Fashion

This Is How Makeup Can Improve Your Love Life

by Shea Simmons

Makeup can be a somewhat contentious topic when it comes to how it influences women's lives. Many would argue that wearing makeup plays into gender normative and patriarchal beauty standards while others explain that makeup is empowering. Now, according to Revlon, makeup can help your love life just not in the way that you may think. While you may be thinking that Revlon's hypothesis caters to partners' perception of their significant others, the project is quite the opposite. Instead, the results of Revlon's experiment suggest that cosmetics and a bit of time for yourself is the real key to a happy life — not just love life.

Revlon partnered with Fordham University to conduct a study on how a daily ritual consisting of "facing a mirror, using a favorite fragrance, applying makeup, savoring a candy, taking a deep breath and looking at yourself and smiling." The study looked at hundreds of women who incorporated the routine, and the group came to some strong conclusions. According to Revlon and Fordham, many women returned with, "97 percent of participants reporting a significant positive change in them within the first week of adopting the ritual." In addition, the researchers asked the women to journal during the process, and the results were equally as important. The journals revealed a change in women's behaviors and perception where, "71 percent reported an increased desire for romance, 69 percent were more open to finding love, 77 percent felt more outgoing and social, and 74 percent said they were more likely to flirt." Essentially, the incorporation of the routine strongly influenced not only women's relationships but seeming upped their confidence levels in relationship to love.

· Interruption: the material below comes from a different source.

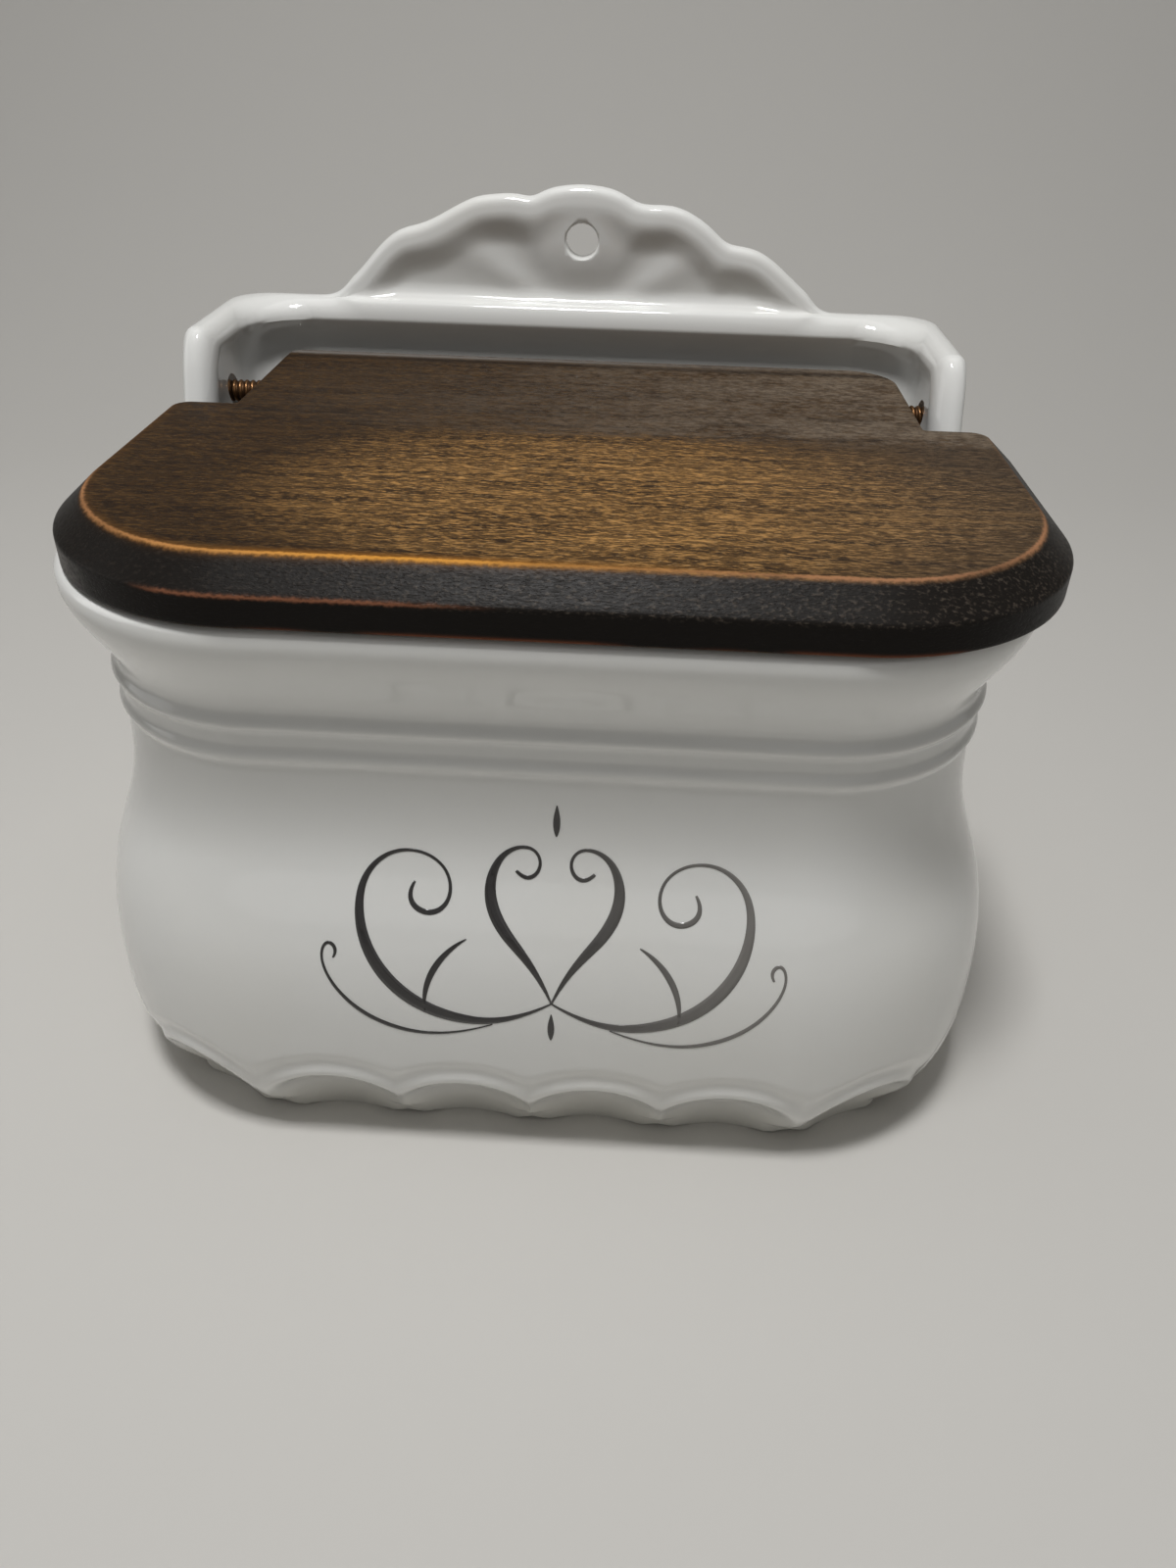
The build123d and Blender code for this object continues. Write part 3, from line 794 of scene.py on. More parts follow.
def add_hood(shape, cheek_inner, hood_front):
    """The rings between the rim's outer and inner lip, which rise into the hood and the crest."""
    s = shape.sizes
    flat_start = s.rim_inset + s.rim_round
    flat_end = s.rim_inset + s.rim_thickness - s.rim_round
    ledge_steps, root_steps, face_steps, top_steps = 2, 4, 9, 11
    crest_face_steps, cove_steps, roll_steps, inner_steps = 24, 5, 9, 9
    total = ledge_steps + root_steps + face_steps + top_steps + crest_face_steps + roll_steps + inner_steps
    root, cove = 2.0 * MM, 1.2 * MM
    split = crest_thickness / s.hood_back
    ledge = s.hood_back - crest_thickness - cove
    done = 0

    def add(width, back, corner, rise, relief=0.0):
        nonlocal done
        done += 1
        inset = flat_start + (flat_end - flat_start) * done / total
        shape.ring(inset, s.rim_height, (width, back, corner), rise, relief=relief)

    def add_at(share_in, rise, relief=0.0):
        """A ring part of the way through the hood's wall, from its outer face at 0 to its inner face at 1."""
        add(
            s.cheek_outer - s.cheek_thickness * share_in, back_y - s.hood_back * share_in,
            (6 + 6 * share_in) * MM, rise, relief,
        )

    start = half_width - flat_start
    for t in steps(0, 1, ledge_steps):
        add(start + (s.cheek_outer + root - start) * t, back_y, (2 + 4 * t) * MM, 0.0)
    crest_rise = shape.rise(s.crest_round, True)
    face_rise = np.where(shape.is_crest, crest_rise, shape.rise(s.hood_round))
    room = np.clip(face_rise / (5 * MM), 0, 1)
    for turn in steps(0, 90, root_steps):
        angle = math.radians(turn)
        add(
            s.cheek_outer + root * (1 - math.sin(angle)), back_y, 6 * MM, root * (1 - math.cos(angle)) * room,
        )
    for t in steps(0, 1, face_steps):
        add_at(0, root * room + (face_rise - root * room) * t)

    border = crest_relief(shape.column_x, s.rim_height + crest_rise, shape.crest_top, shape.steep)
    for t in steps(0, 1, top_steps):
        across = 0.5 * (1 - math.cos(math.pi * t))
        deep = crest_thickness * across
        edge = max(edge_drop(deep, s.crest_round), edge_drop(crest_thickness - deep, s.crest_round))
        plain = shape.rise(cheek_edge(s, split * across))
        rise = plain + (shape.rise(edge, True) - plain) * shape.crest_share
        add_at(split * across, rise, border * across * shape.crest_share)

    plain = shape.rise(cheek_edge(s, split))
    start_rise = plain + (crest_rise - plain) * shape.crest_share
    foot_rise = plain + (shape.rise(0.0) - plain) * shape.crest_share
    cove_high = np.minimum(3.2 * MM, 0.5 * (start_rise - foot_rise)) * shape.crest_share

    def add_crest_face(rise, turned):
        relief = crest_relief(shape.column_x, s.rim_height + rise, shape.crest_top, shape.steep)
        add_at(split, rise, (relief + (cove - relief) * turned) * shape.crest_share)

    for t in steps(0, 1, crest_face_steps - cove_steps):
        add_crest_face(start_rise + (foot_rise + cove_high - start_rise) * t, 0.0)
    for turn in steps(0, math.pi / 2, cove_steps):
        add_crest_face(foot_rise + cove_high * (1 - math.sin(turn)), 1 - math.cos(turn))
    for t in steps(0, 1, roll_steps):
        across = math.sin(t * math.pi / 2)
        share_in = split + (1 - split) * across
        drop = cheek_edge(s, share_in)
        back_drop = edge_drop(ledge * (1 - across), ledge) * s.hood_inner_high / ledge
        rise = rise_with(shape, drop + (back_drop - drop) * shape.crest_share)
        add_at(share_in, rise, cove * (1 - across) * shape.crest_share)
    end_rise = shape.rise(s.hood_inner_high)
    for t in steps(0, 1, inner_steps):
        hollow = s.hood_hollow * math.sin(math.pi * t ** 0.7)
        add(cheek_inner + 0.5 * hollow, hood_front + hollow, 12 * MM, end_rise * (1 - t))


def edge_drop(distance, radius):
    """How far a rounded edge lies below the top, at a distance in from the face."""
    if distance >= radius:
        return 0.0
    return radius - math.sqrt(max(radius ** 2 - (radius - distance) ** 2, 0))


def cheek_edge(sizes, share_in):
    """How far a cheek's rounded top lies below its crown, from its outer face at 0 to its inner face at 1."""
    s = sizes
    from_inside = edge_drop(s.cheek_thickness * (1 - share_in), s.hood_inner_wide)
    outer = edge_drop(s.cheek_thickness * share_in, s.hood_round)
    return max(outer, from_inside * s.hood_inner_high / s.hood_inner_wide)


def rise_with(shape, drops):
    """The plain hood's rise for an edge that differs from column to column."""
    levels = np.linspace(drops.min(), drops.max() + 1e-9, 5)
    table = np.array([shape.rise(level) for level in levels])
    place = (drops - levels[0]) / (levels[-1] - levels[0]) * 4
    low = np.clip(place.astype(int), 0, 3)
    part = place - low
    columns = np.arange(len(drops))
    return table[low, columns] * (1 - part) + table[low + 1, columns] * part


def mirrored(right, left):
    """A whole ring from the right half's points and the left half's, which are mirrored about x = 0."""
    return np.vstack([right, left[-2:0:-1] * (-1, 1, 1)])


def column_normals():
    """Which way is out at each column of a whole ring, in plan; nothing at the back."""
    turn = steps(0, math.pi / 2, CORNER_STEPS)
    side = SIDE_STEPS + CHEEK_STEPS + BEHIND_STEPS
    rest = BACK_CORNER_STEPS + OUTER_BACK_STEPS + CREST_STEPS
    x = np.concatenate([
        np.zeros(FRONT_STEPS + 1), np.sin(turn), np.ones(side - 2), [0.6, 0.25], np.zeros(rest),
    ])
    y = np.concatenate([np.full(FRONT_STEPS + 1, -1.0), -np.cos(turn), np.zeros(side + rest)])
    half = np.column_stack([x, y, np.zeros(len(x))])
    return mirrored(half, half)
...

In order to illustrate the findings, Revlon partnered with award-winner Tatia Pilieva and MediaCom to create a video entitled "The Love Test." In the video eight couples of all different age, ethnicities, and backgrounds were interviewed about their relationship as well as being asked one question regarding their insecurities. Following the interviews, the women were sent home to conduct the daily rituals, and the results weren't only obvious in their follow-up interviews but were also clear in their smiles and postures upon return.

According to the film maker, her goal for the short was, "to create a film that celebrates women. All women. I wanted to show that our love runs deeper than our doubts or insecurities." That idea clearly comes through in the film. It's wonderful to see the difference in the women once they have taken time in invest in themselves. While hesitancies about makeup's role in women's lives should be respected and analyzed, the video shows much more about what happens when a woman place focus on herself, no matter what it is or how it's done.